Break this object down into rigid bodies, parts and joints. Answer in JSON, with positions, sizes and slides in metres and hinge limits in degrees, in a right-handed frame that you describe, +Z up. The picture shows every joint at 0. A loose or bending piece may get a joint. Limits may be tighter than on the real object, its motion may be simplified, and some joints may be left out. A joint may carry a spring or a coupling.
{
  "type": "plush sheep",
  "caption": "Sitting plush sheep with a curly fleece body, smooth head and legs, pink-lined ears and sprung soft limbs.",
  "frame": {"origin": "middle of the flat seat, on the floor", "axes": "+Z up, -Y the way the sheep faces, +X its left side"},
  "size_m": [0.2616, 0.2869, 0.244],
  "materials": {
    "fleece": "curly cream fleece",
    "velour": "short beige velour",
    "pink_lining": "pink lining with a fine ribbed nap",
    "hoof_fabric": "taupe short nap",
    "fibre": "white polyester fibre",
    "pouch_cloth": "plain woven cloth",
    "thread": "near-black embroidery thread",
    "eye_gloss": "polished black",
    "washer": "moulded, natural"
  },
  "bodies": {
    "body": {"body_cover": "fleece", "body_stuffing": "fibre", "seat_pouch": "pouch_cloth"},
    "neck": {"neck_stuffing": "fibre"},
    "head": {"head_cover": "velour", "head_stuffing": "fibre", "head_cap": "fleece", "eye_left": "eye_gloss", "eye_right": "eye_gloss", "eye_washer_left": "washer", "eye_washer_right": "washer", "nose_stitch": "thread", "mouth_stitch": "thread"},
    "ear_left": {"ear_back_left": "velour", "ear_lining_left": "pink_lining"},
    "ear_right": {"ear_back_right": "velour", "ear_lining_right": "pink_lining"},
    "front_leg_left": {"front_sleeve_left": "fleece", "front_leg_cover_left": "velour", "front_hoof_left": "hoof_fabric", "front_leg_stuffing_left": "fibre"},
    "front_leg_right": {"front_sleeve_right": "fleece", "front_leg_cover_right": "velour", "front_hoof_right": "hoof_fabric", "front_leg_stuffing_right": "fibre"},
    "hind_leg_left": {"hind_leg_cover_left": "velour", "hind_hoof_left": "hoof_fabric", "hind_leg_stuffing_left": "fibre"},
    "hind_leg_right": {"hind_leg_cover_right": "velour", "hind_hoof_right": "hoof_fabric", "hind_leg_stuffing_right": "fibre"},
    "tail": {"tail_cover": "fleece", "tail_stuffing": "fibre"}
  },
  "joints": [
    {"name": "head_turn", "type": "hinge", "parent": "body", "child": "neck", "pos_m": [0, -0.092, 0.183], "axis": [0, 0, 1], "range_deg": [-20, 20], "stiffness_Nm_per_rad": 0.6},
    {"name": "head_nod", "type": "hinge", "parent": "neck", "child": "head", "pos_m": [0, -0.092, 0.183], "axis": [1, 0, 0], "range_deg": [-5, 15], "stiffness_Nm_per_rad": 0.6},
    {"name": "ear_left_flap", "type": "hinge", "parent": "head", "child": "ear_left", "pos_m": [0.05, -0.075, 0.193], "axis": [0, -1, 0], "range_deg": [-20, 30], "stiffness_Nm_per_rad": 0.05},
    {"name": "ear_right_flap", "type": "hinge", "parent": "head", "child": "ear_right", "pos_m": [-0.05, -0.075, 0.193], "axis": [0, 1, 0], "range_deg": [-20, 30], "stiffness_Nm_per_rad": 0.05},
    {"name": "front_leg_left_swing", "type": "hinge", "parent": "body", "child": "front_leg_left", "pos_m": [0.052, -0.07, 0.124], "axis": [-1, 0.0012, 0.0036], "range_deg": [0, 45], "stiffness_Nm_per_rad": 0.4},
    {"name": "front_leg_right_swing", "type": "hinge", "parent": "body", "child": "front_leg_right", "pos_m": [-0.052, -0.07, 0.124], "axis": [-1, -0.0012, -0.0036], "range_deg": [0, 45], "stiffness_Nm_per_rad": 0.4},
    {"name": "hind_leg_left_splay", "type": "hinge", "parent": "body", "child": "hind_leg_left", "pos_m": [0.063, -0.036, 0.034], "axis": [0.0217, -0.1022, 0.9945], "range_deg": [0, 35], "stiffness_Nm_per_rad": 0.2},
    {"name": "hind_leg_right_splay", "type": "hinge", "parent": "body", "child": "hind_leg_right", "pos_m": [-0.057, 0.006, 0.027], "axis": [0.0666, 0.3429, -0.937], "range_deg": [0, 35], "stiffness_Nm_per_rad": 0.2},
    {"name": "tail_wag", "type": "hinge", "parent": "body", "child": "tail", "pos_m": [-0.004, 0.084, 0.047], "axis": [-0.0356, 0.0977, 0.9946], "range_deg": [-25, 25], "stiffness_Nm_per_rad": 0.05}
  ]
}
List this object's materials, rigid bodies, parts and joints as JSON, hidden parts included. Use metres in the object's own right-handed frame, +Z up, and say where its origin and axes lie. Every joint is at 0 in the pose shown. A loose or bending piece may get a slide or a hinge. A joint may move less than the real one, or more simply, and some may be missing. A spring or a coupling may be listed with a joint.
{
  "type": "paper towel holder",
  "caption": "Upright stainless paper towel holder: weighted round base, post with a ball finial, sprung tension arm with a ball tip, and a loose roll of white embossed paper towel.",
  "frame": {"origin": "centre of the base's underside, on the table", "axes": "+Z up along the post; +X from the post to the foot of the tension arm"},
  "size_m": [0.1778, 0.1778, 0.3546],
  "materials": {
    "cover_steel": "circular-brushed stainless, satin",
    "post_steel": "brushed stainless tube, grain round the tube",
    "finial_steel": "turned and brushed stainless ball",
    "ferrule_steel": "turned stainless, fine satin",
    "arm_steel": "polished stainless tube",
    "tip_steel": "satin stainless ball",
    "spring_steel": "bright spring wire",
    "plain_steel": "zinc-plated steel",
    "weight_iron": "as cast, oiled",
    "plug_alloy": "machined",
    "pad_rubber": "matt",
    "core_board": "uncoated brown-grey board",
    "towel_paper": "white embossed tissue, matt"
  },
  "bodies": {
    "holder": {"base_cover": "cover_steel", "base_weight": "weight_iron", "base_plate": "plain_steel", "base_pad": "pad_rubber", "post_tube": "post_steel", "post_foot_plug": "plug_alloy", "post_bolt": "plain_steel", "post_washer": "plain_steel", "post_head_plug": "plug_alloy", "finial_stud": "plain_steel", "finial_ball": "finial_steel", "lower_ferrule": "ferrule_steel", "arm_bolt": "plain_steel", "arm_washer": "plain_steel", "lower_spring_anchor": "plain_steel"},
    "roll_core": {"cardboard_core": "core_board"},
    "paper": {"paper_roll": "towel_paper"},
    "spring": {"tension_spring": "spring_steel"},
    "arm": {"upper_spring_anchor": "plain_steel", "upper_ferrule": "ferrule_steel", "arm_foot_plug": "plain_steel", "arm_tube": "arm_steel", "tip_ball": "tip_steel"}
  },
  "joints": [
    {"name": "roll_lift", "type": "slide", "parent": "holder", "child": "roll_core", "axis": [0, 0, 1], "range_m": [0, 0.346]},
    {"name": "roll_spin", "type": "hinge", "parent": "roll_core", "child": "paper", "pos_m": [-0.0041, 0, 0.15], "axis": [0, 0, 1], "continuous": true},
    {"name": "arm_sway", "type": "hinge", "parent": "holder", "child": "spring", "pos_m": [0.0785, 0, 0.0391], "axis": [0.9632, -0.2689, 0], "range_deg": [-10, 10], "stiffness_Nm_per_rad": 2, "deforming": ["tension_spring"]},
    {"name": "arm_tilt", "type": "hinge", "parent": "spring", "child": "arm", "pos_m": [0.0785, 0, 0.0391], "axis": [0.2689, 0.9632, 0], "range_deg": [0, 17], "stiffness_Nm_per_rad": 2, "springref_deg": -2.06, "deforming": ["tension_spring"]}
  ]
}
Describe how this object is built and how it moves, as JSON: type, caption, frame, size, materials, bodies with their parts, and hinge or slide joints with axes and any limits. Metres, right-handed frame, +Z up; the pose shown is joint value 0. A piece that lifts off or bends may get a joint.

* * * *

▸ **TASK DESCRIPTION**
Exactly reproduce all of the entries above.

▸ **TASK SOLUTION**
Break this object down into rigid bodies, parts and joints. Answer in JSON, with positions, sizes and slides in metres and hinge limits in degrees, in a right-handed frame that you describe, +Z up. The picture shows every joint at 0. A loose or bending piece may get a joint. Limits may be tighter than on the real object, its motion may be simplified, and some joints may be left out. A joint may carry a spring or a coupling.
{
  "type": "plush sheep",
  "caption": "Sitting plush sheep with a curly fleece body, smooth head and legs, pink-lined ears and sprung soft limbs.",
  "frame": {"origin": "middle of the flat seat, on the floor", "axes": "+Z up, -Y the way the sheep faces, +X its left side"},
  "size_m": [0.2616, 0.2869, 0.244],
  "materials": {
    "fleece": "curly cream fleece",
    "velour": "short beige velour",
    "pink_lining": "pink lining with a fine ribbed nap",
    "hoof_fabric": "taupe short nap",
    "fibre": "white polyester fibre",
    "pouch_cloth": "plain woven cloth",
    "thread": "near-black embroidery thread",
    "eye_gloss": "polished black",
    "washer": "moulded, natural"
  },
  "bodies": {
    "body": {"body_cover": "fleece", "body_stuffing": "fibre", "seat_pouch": "pouch_cloth"},
    "neck": {"neck_stuffing": "fibre"},
    "head": {"head_cover": "velour", "head_stuffing": "fibre", "head_cap": "fleece", "eye_left": "eye_gloss", "eye_right": "eye_gloss", "eye_washer_left": "washer", "eye_washer_right": "washer", "nose_stitch": "thread", "mouth_stitch": "thread"},
    "ear_left": {"ear_back_left": "velour", "ear_lining_left": "pink_lining"},
    "ear_right": {"ear_back_right": "velour", "ear_lining_right": "pink_lining"},
    "front_leg_left": {"front_sleeve_left": "fleece", "front_leg_cover_left": "velour", "front_hoof_left": "hoof_fabric", "front_leg_stuffing_left": "fibre"},
    "front_leg_right": {"front_sleeve_right": "fleece", "front_leg_cover_right": "velour", "front_hoof_right": "hoof_fabric", "front_leg_stuffing_right": "fibre"},
    "hind_leg_left": {"hind_leg_cover_left": "velour", "hind_hoof_left": "hoof_fabric", "hind_leg_stuffing_left": "fibre"},
    "hind_leg_right": {"hind_leg_cover_right": "velour", "hind_hoof_right": "hoof_fabric", "hind_leg_stuffing_right": "fibre"},
    "tail": {"tail_cover": "fleece", "tail_stuffing": "fibre"}
  },
  "joints": [
    {"name": "head_turn", "type": "hinge", "parent": "body", "child": "neck", "pos_m": [0, -0.092, 0.183], "axis": [0, 0, 1], "range_deg": [-20, 20], "stiffness_Nm_per_rad": 0.6},
    {"name": "head_nod", "type": "hinge", "parent": "neck", "child": "head", "pos_m": [0, -0.092, 0.183], "axis": [1, 0, 0], "range_deg": [-5, 15], "stiffness_Nm_per_rad": 0.6},
    {"name": "ear_left_flap", "type": "hinge", "parent": "head", "child": "ear_left", "pos_m": [0.05, -0.075, 0.193], "axis": [0, -1, 0], "range_deg": [-20, 30], "stiffness_Nm_per_rad": 0.05},
    {"name": "ear_right_flap", "type": "hinge", "parent": "head", "child": "ear_right", "pos_m": [-0.05, -0.075, 0.193], "axis": [0, 1, 0], "range_deg": [-20, 30], "stiffness_Nm_per_rad": 0.05},
    {"name": "front_leg_left_swing", "type": "hinge", "parent": "body", "child": "front_leg_left", "pos_m": [0.052, -0.07, 0.124], "axis": [-1, 0.0012, 0.0036], "range_deg": [0, 45], "stiffness_Nm_per_rad": 0.4},
    {"name": "front_leg_right_swing", "type": "hinge", "parent": "body", "child": "front_leg_right", "pos_m": [-0.052, -0.07, 0.124], "axis": [-1, -0.0012, -0.0036], "range_deg": [0, 45], "stiffness_Nm_per_rad": 0.4},
    {"name": "hind_leg_left_splay", "type": "hinge", "parent": "body", "child": "hind_leg_left", "pos_m": [0.063, -0.036, 0.034], "axis": [0.0217, -0.1022, 0.9945], "range_deg": [0, 35], "stiffness_Nm_per_rad": 0.2},
    {"name": "hind_leg_right_splay", "type": "hinge", "parent": "body", "child": "hind_leg_right", "pos_m": [-0.057, 0.006, 0.027], "axis": [0.0666, 0.3429, -0.937], "range_deg": [0, 35], "stiffness_Nm_per_rad": 0.2},
    {"name": "tail_wag", "type": "hinge", "parent": "body", "child": "tail", "pos_m": [-0.004, 0.084, 0.047], "axis": [-0.0356, 0.0977, 0.9946], "range_deg": [-25, 25], "stiffness_Nm_per_rad": 0.05}
  ]
}
List this object's materials, rigid bodies, parts and joints as JSON, hidden parts included. Use metres in the object's own right-handed frame, +Z up, and say where its origin and axes lie. Every joint is at 0 in the pose shown. A loose or bending piece may get a slide or a hinge. A joint may move less than the real one, or more simply, and some may be missing. A spring or a coupling may be listed with a joint.
{
  "type": "paper towel holder",
  "caption": "Upright stainless paper towel holder: weighted round base, post with a ball finial, sprung tension arm with a ball tip, and a loose roll of white embossed paper towel.",
  "frame": {"origin": "centre of the base's underside, on the table", "axes": "+Z up along the post; +X from the post to the foot of the tension arm"},
  "size_m": [0.1778, 0.1778, 0.3546],
  "materials": {
    "cover_steel": "circular-brushed stainless, satin",
    "post_steel": "brushed stainless tube, grain round the tube",
    "finial_steel": "turned and brushed stainless ball",
    "ferrule_steel": "turned stainless, fine satin",
    "arm_steel": "polished stainless tube",
    "tip_steel": "satin stainless ball",
    "spring_steel": "bright spring wire",
    "plain_steel": "zinc-plated steel",
    "weight_iron": "as cast, oiled",
    "plug_alloy": "machined",
    "pad_rubber": "matt",
    "core_board": "uncoated brown-grey board",
    "towel_paper": "white embossed tissue, matt"
  },
  "bodies": {
    "holder": {"base_cover": "cover_steel", "base_weight": "weight_iron", "base_plate": "plain_steel", "base_pad": "pad_rubber", "post_tube": "post_steel", "post_foot_plug": "plug_alloy", "post_bolt": "plain_steel", "post_washer": "plain_steel", "post_head_plug": "plug_alloy", "finial_stud": "plain_steel", "finial_ball": "finial_steel", "lower_ferrule": "ferrule_steel", "arm_bolt": "plain_steel", "arm_washer": "plain_steel", "lower_spring_anchor": "plain_steel"},
    "roll_core": {"cardboard_core": "core_board"},
    "paper": {"paper_roll": "towel_paper"},
    "spring": {"tension_spring": "spring_steel"},
    "arm": {"upper_spring_anchor": "plain_steel", "upper_ferrule": "ferrule_steel", "arm_foot_plug": "plain_steel", "arm_tube": "arm_steel", "tip_ball": "tip_steel"}
  },
  "joints": [
    {"name": "roll_lift", "type": "slide", "parent": "holder", "child": "roll_core", "axis": [0, 0, 1], "range_m": [0, 0.346]},
    {"name": "roll_spin", "type": "hinge", "parent": "roll_core", "child": "paper", "pos_m": [-0.0041, 0, 0.15], "axis": [0, 0, 1], "continuous": true},
    {"name": "arm_sway", "type": "hinge", "parent": "holder", "child": "spring", "pos_m": [0.0785, 0, 0.0391], "axis": [0.9632, -0.2689, 0], "range_deg": [-10, 10], "stiffness_Nm_per_rad": 2, "deforming": ["tension_spring"]},
    {"name": "arm_tilt", "type": "hinge", "parent": "spring", "child": "arm", "pos_m": [0.0785, 0, 0.0391], "axis": [0.2689, 0.9632, 0], "range_deg": [0, 17], "stiffness_Nm_per_rad": 2, "springref_deg": -2.06, "deforming": ["tension_spring"]}
  ]
}
Describe how this object is built and how it moves, as JSON: type, caption, frame, size, materials, bodies with their parts, and hinge or slide joints with axes and any limits. Metres, right-handed frame, +Z up; the pose shown is joint value 0. A piece that lifts off or bends may get a joint.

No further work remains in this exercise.